* PROVIDED DATA *

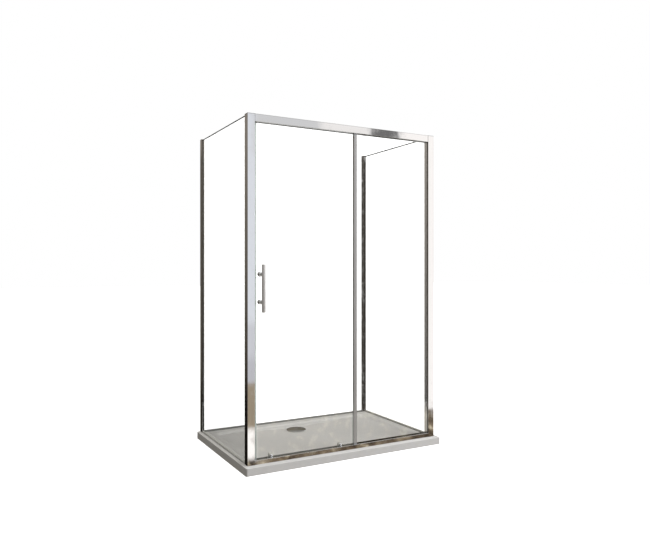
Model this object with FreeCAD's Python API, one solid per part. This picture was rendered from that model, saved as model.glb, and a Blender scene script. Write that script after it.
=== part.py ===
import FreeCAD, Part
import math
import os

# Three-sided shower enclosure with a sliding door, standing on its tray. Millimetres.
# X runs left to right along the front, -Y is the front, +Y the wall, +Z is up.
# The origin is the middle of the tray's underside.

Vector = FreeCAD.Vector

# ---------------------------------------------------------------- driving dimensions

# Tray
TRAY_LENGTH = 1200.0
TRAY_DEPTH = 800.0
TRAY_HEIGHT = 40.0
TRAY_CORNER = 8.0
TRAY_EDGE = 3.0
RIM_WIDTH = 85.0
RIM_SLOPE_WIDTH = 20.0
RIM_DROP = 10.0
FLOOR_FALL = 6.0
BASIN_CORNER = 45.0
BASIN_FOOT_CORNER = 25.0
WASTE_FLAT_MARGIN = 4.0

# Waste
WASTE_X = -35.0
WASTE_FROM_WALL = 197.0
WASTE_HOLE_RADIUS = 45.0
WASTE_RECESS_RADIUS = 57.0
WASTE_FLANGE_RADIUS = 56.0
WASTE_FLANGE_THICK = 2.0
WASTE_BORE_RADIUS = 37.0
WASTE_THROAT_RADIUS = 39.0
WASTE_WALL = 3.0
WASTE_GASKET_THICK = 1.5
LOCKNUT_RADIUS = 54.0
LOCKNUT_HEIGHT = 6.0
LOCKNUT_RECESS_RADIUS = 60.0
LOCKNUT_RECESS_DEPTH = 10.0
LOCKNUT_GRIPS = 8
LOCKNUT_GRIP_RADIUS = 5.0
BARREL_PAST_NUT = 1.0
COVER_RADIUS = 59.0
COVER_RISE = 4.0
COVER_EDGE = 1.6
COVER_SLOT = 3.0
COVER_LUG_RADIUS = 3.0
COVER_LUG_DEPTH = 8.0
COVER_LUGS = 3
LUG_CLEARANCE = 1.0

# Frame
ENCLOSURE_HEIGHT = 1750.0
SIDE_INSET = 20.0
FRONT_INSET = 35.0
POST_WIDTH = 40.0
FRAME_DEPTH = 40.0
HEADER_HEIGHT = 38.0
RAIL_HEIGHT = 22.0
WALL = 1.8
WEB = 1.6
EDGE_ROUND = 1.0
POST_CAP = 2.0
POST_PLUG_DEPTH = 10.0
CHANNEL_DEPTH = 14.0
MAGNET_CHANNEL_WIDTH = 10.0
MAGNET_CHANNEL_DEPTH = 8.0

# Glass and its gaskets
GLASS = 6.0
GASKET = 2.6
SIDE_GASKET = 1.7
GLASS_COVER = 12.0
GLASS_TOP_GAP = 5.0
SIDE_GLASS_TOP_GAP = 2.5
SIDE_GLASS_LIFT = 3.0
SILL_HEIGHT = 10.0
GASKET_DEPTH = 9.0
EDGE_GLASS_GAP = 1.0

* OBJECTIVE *
Write down again the exact lines running from the beginning of the data to the line containing "Vector = FreeCAD.Vector", with both ends included.

* FINISHED EXERCISE *
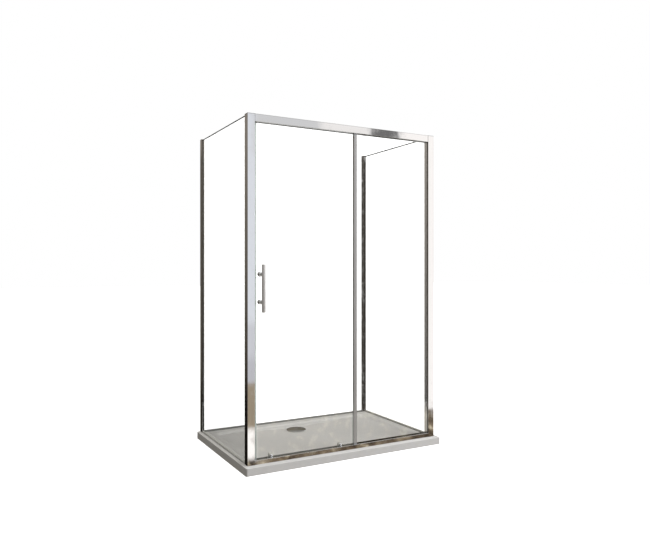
Model this object with FreeCAD's Python API, one solid per part. This picture was rendered from that model, saved as model.glb, and a Blender scene script. Write that script after it.
=== part.py ===
import FreeCAD, Part
import math
import os

# Three-sided shower enclosure with a sliding door, standing on its tray. Millimetres.
# X runs left to right along the front, -Y is the front, +Y the wall, +Z is up.
# The origin is the middle of the tray's underside.

Vector = FreeCAD.Vector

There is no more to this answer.